The tenant who is moving out was no better. Just weeks after she moved in…and knowing that the flat had secure parking for two cars but no garages…she called my husband and quite seriously tried to talk him into demolishing half her garden and one of her patios and building a garage for her! And she was serious! She had a small dog (we allow small pets) and left the front door open so the animal could come in and out, keeping her security door latched. No problem…except that the constantly open door was an invitation for the entry of a mouse into her flat. It took up residence in her kitchen and she demanded that we get rid of it for her.
Then there was the matter of her lights…she insisted that the downlighters in her living room were faulty, so we sent our electrician (at a cost of R300…more than $40) to chase down and resolve the problem. Turns out she needed to change the light bulbs and she was just astonished when Hubby informed her that it was her job to change her light bulbs, not ours!

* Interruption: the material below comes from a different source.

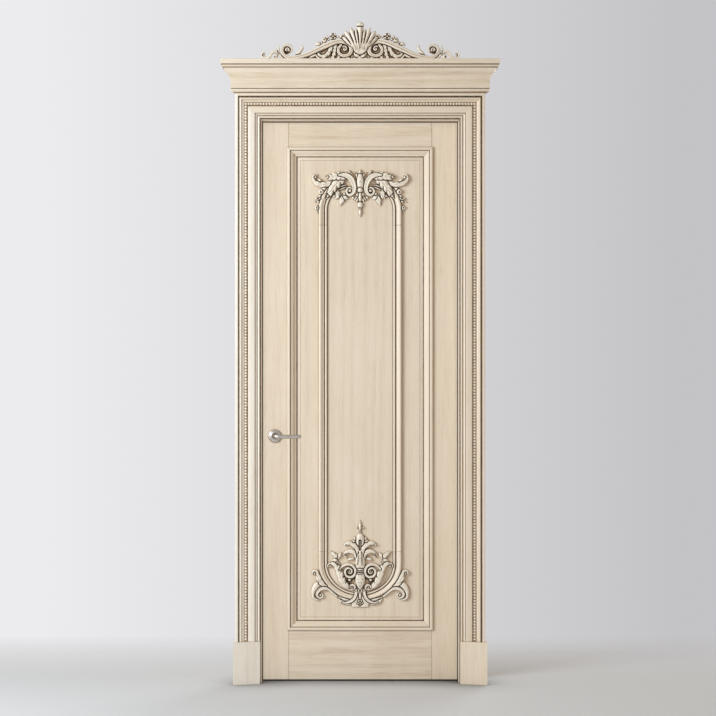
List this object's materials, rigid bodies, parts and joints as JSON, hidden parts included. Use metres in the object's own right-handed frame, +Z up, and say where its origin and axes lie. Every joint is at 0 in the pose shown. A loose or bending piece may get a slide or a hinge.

And her dogs (by the end of her rental period, there were two)…the lease specifically states that dogs must be kept in the tenant’s private garden, but any time I was there, they were running loose in the common area and she was not very conscientious about picking up after them. When counselled on the problem, we were treated to a litany of reasons why she “couldn’t” comply, clearly implying that we should take responsibility and improve the fencing that separated her garden from the common area so her dogs would stop digging out!
On top of all of this, she was regularly a week…and sometimes up to two weeks…late with her rent, a situation that caused us to have to pay the mortgage on the rental property out of our own pockets and replenishing the funds when she got around to paying her rent. This caused us some uncomfortable cash flow problems at times, since we had our own obligations to meet and sometimes found it difficult to do so until she got around to paying her rent.
I suppose it is not surprising then that after two years of this kind of thing, it didn’t break our hearts when she informed us that she wasn’t going to renew her lease. In fact, we had already decided to decline to renew it at the end of her term…but she saved us the awkwardness of telling her.
And now I’m having to deal with people who can’t seem to read plain English (they send me email asking where the flat is located and how much the rent is, both of which are clearly stated in the ads), people who seem to think they can see through concrete walls, people who can’t be bothered to keep an appointment and haven’t the common courtesy to call and cancel it, and people who seem insulted that my R4750 flat…with free utilities, nogal…isn’t a seaside mansion. It’s getting to the point that I am seriously re-thinking the rental business…not that owning rental property is such a bad thing, but it would certainly be a lot better if I didn’t have to deal with all these people!